Reproduce the section of the listing that begins at the line containing "hole = Pos(hole_place, finger_hole_height)" and finishes at the line containing "record = json.load(file)". Include both end lines and nothing beyond them.

:: DATA PROVIDED

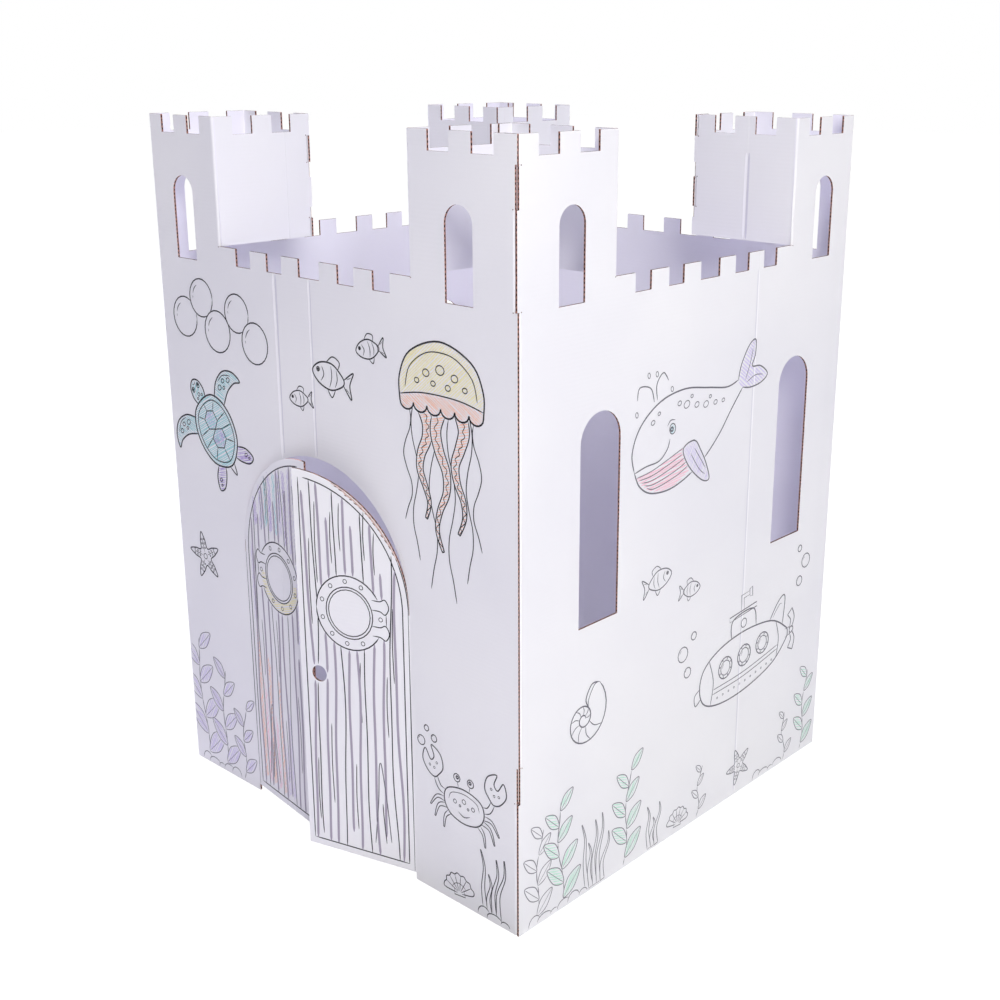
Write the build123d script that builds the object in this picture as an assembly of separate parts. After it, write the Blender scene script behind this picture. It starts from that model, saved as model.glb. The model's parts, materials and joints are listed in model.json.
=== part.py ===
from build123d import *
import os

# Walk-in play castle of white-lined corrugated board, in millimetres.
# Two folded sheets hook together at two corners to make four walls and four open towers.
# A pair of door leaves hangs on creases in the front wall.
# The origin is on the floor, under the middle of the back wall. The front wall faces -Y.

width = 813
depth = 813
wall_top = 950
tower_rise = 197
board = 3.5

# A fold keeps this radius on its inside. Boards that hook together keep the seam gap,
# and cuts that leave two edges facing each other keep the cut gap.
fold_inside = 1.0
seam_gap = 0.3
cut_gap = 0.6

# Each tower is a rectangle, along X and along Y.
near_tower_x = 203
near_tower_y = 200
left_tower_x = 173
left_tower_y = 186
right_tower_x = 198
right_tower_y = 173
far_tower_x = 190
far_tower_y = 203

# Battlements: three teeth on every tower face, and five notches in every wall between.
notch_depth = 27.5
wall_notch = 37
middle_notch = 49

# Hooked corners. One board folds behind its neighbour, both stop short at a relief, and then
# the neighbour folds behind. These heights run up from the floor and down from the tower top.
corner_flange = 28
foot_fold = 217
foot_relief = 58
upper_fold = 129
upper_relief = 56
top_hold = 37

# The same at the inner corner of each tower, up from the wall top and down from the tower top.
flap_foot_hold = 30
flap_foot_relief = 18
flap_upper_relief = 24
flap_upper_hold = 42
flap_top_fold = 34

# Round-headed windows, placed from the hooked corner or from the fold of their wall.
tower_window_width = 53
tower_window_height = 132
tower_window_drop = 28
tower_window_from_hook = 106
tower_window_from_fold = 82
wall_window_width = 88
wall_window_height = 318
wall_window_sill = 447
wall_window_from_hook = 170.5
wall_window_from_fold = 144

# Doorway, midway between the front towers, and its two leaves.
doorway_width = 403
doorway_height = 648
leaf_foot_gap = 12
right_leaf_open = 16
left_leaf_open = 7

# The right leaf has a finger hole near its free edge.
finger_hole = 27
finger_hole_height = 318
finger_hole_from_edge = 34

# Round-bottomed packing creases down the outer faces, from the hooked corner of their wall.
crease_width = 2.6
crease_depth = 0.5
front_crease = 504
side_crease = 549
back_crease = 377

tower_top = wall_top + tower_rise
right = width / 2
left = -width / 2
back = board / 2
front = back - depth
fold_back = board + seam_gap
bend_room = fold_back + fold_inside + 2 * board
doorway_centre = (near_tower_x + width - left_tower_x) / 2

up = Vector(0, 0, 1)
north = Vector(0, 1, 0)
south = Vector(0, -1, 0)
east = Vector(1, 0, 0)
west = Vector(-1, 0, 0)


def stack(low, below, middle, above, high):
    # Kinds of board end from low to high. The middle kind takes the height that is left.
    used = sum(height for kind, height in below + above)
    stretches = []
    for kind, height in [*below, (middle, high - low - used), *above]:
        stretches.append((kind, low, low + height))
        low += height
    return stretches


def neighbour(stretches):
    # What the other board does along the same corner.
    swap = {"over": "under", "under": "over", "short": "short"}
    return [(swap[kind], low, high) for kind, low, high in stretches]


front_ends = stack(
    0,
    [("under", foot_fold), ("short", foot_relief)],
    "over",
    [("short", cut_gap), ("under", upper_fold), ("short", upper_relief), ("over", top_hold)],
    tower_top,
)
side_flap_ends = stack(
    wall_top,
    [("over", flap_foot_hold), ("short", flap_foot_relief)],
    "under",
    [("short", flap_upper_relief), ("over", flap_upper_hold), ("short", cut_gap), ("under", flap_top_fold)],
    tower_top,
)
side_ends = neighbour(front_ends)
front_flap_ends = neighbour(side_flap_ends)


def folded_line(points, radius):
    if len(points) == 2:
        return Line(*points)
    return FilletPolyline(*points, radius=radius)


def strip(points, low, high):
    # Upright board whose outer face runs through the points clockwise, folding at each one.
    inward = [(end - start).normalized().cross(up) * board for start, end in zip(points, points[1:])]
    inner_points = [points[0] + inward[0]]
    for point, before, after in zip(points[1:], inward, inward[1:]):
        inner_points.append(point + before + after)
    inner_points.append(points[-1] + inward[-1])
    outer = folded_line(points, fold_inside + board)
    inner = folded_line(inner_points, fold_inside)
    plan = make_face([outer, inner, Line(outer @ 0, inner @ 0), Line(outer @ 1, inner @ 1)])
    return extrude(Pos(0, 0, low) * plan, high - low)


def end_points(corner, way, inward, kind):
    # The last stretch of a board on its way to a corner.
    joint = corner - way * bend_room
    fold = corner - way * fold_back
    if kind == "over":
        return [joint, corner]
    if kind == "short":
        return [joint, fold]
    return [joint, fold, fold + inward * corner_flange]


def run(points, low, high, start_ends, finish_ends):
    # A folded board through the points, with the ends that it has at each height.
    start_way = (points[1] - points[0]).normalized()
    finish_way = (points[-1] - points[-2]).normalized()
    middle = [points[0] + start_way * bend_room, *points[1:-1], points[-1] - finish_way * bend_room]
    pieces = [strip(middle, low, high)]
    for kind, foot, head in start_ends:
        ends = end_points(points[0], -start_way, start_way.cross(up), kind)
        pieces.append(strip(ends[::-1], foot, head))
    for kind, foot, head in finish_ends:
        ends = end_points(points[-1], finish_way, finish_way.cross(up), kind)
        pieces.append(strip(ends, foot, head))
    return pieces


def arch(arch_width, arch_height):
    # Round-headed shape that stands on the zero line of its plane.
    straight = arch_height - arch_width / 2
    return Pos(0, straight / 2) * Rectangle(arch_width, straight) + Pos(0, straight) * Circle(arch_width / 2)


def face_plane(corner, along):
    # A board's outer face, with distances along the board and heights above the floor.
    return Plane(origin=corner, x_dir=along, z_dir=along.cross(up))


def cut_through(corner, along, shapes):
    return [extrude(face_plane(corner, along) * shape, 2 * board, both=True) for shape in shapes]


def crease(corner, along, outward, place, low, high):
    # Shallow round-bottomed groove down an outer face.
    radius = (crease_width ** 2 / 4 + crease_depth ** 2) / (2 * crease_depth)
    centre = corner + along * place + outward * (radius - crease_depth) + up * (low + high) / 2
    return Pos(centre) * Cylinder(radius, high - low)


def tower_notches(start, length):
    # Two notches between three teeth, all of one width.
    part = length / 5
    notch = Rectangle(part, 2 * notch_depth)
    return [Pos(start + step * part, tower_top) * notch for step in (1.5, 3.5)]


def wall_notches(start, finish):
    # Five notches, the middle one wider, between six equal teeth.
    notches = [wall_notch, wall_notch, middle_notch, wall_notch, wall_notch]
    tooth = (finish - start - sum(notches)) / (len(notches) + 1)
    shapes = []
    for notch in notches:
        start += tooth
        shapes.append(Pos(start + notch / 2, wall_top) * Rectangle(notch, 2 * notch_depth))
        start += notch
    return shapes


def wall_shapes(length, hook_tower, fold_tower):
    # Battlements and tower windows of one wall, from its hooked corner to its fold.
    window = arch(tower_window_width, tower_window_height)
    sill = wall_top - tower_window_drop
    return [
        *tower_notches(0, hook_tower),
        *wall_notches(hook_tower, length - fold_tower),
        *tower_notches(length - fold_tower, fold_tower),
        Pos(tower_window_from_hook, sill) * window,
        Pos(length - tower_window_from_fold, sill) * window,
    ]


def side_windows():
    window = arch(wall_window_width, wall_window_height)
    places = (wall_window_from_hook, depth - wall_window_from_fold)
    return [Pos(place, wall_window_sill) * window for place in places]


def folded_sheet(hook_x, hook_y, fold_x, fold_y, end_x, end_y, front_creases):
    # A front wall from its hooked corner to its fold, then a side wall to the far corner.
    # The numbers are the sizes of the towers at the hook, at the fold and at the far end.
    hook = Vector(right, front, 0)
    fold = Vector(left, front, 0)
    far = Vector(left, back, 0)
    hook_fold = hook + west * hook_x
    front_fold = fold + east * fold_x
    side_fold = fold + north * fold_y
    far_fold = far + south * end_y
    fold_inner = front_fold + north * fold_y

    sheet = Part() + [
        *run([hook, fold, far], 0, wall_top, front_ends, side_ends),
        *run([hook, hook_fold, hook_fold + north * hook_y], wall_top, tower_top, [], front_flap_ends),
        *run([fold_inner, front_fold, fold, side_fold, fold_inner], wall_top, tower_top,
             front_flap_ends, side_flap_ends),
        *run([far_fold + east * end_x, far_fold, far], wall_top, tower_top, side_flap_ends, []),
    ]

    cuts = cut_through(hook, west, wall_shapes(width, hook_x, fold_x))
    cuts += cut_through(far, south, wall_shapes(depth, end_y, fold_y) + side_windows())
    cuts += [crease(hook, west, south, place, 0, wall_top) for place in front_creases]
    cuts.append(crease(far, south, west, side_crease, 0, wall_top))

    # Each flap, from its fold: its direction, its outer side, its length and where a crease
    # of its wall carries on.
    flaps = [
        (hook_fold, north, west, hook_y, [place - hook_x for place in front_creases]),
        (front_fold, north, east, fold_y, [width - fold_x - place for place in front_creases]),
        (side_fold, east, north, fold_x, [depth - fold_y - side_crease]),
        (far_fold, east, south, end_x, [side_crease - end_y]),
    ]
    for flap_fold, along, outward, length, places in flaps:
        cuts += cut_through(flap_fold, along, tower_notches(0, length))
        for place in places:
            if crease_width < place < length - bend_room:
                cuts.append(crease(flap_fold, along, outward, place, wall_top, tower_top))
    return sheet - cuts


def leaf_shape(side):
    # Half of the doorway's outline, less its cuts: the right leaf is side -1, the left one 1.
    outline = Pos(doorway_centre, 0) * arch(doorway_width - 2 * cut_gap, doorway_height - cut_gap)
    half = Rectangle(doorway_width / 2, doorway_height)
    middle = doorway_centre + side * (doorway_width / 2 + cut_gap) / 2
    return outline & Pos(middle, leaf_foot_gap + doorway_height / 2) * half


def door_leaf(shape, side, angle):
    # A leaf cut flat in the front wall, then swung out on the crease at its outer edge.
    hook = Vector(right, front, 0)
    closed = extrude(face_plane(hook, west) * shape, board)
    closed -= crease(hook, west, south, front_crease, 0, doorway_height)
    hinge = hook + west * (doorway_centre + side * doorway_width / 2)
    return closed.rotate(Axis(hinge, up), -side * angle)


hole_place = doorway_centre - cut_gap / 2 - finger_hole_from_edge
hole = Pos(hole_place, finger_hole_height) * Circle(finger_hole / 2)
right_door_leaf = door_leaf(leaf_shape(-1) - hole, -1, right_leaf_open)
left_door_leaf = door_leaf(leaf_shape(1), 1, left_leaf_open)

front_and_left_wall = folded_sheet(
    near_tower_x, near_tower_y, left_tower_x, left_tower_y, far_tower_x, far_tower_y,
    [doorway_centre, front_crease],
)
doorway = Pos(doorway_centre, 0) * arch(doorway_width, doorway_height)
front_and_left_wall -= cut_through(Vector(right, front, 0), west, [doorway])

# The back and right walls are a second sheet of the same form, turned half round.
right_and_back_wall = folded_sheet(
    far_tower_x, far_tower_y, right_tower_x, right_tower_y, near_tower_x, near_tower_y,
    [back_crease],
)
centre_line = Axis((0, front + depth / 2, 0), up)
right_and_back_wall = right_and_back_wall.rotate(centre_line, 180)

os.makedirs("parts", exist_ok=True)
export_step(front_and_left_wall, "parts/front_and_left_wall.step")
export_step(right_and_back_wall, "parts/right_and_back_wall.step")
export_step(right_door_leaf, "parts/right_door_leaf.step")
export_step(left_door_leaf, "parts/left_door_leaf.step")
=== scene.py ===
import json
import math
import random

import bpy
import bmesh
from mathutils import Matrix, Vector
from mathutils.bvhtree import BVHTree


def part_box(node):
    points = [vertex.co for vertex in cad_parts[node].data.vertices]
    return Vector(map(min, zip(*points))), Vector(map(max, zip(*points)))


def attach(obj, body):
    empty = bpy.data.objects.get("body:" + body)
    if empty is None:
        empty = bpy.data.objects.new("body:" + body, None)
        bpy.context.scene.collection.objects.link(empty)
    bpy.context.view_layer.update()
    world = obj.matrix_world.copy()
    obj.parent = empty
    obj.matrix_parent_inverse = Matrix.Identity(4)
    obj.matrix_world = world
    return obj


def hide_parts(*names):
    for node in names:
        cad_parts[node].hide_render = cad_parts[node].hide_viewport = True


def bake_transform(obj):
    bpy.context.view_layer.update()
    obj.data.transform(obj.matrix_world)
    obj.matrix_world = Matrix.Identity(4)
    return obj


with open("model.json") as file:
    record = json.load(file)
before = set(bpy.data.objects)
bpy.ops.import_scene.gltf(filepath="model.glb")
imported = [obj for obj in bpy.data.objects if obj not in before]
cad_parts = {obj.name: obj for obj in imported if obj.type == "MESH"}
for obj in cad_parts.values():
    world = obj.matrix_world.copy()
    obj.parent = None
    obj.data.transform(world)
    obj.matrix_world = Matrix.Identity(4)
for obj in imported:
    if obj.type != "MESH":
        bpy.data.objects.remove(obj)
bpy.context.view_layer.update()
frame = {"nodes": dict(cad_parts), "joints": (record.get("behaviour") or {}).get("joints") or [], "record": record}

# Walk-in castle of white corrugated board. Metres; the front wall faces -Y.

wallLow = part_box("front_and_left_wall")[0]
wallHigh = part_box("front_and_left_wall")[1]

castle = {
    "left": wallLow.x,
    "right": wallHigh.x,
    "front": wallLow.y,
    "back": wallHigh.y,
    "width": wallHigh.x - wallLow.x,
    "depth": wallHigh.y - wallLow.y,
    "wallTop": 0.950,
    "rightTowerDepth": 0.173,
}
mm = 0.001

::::

- _SOLUTION BELOW_
hole = Pos(hole_place, finger_hole_height) * Circle(finger_hole / 2)
right_door_leaf = door_leaf(leaf_shape(-1) - hole, -1, right_leaf_open)
left_door_leaf = door_leaf(leaf_shape(1), 1, left_leaf_open)

front_and_left_wall = folded_sheet(
    near_tower_x, near_tower_y, left_tower_x, left_tower_y, far_tower_x, far_tower_y,
    [doorway_centre, front_crease],
)
doorway = Pos(doorway_centre, 0) * arch(doorway_width, doorway_height)
front_and_left_wall -= cut_through(Vector(right, front, 0), west, [doorway])

# The back and right walls are a second sheet of the same form, turned half round.
right_and_back_wall = folded_sheet(
    far_tower_x, far_tower_y, right_tower_x, right_tower_y, near_tower_x, near_tower_y,
    [back_crease],
)
centre_line = Axis((0, front + depth / 2, 0), up)
right_and_back_wall = right_and_back_wall.rotate(centre_line, 180)

os.makedirs("parts", exist_ok=True)
export_step(front_and_left_wall, "parts/front_and_left_wall.step")
export_step(right_and_back_wall, "parts/right_and_back_wall.step")
export_step(right_door_leaf, "parts/right_door_leaf.step")
export_step(left_door_leaf, "parts/left_door_leaf.step")
=== scene.py ===
import json
import math
import random

import bpy
import bmesh
from mathutils import Matrix, Vector
from mathutils.bvhtree import BVHTree


def part_box(node):
    points = [vertex.co for vertex in cad_parts[node].data.vertices]
    return Vector(map(min, zip(*points))), Vector(map(max, zip(*points)))


def attach(obj, body):
    empty = bpy.data.objects.get("body:" + body)
    if empty is None:
        empty = bpy.data.objects.new("body:" + body, None)
        bpy.context.scene.collection.objects.link(empty)
    bpy.context.view_layer.update()
    world = obj.matrix_world.copy()
    obj.parent = empty
    obj.matrix_parent_inverse = Matrix.Identity(4)
    obj.matrix_world = world
    return obj


def hide_parts(*names):
    for node in names:
        cad_parts[node].hide_render = cad_parts[node].hide_viewport = True


def bake_transform(obj):
    bpy.context.view_layer.update()
    obj.data.transform(obj.matrix_world)
    obj.matrix_world = Matrix.Identity(4)
    return obj


with open("model.json") as file:
    record = json.load(file)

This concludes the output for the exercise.